1936 novel by Louis-Ferdinand Céline

Death on Credit (Mort à crédit, US translation: Death on the Installment Plan) is a novel by author Louis-Ferdinand Céline, published in 1936. The most common, and generally most respected English translation is Ralph Manheim's.

==Contents==
In Death on Credit, Ferdinand Bardamu, former Céline alter ego in Journey to the End of the Night—to which it is a sort of prequel—is a doctor in Paris, treating the poor who rarely pay him, but take every advantage of his availability. The action is not continuous, but goes back in time to earlier memories and often moves into fantasy, especially in Ferdinand's sexual escapades. The style becomes deliberately rougher and sentences become terser to emulate everyday Parisian tragedies: struggles to make a living, illness, venereal disease, the stories of families whose destiny is governed by their own stupidity, malice, lust and greed.
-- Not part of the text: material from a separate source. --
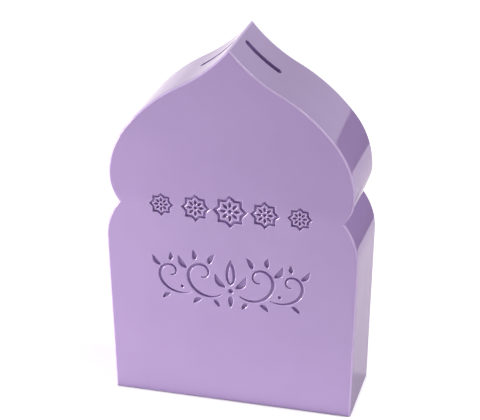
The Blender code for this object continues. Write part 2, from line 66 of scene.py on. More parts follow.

Céline brings to life in this novel an impressive gallery of failures and misfits, including Gorloge, Mr. Merrywin, not forgetting the author's parents, and in particular the inventor Roger-Marin Courtial des Pereires and his wife. Perhaps the most memorable character in Céline's work (after Ferdinand Bardamu and the author's other alter egos), Courtial, an extravagant but universal scholar—and a figure at the same time brilliant and grotesque—is inspired by Raoul Marquis (better known as Henry de Graffigny), whom Céline met at the end of World War I, when both were hired by the Rockefeller Foundation and traveled together to Brittany for the campaign against tuberculosis.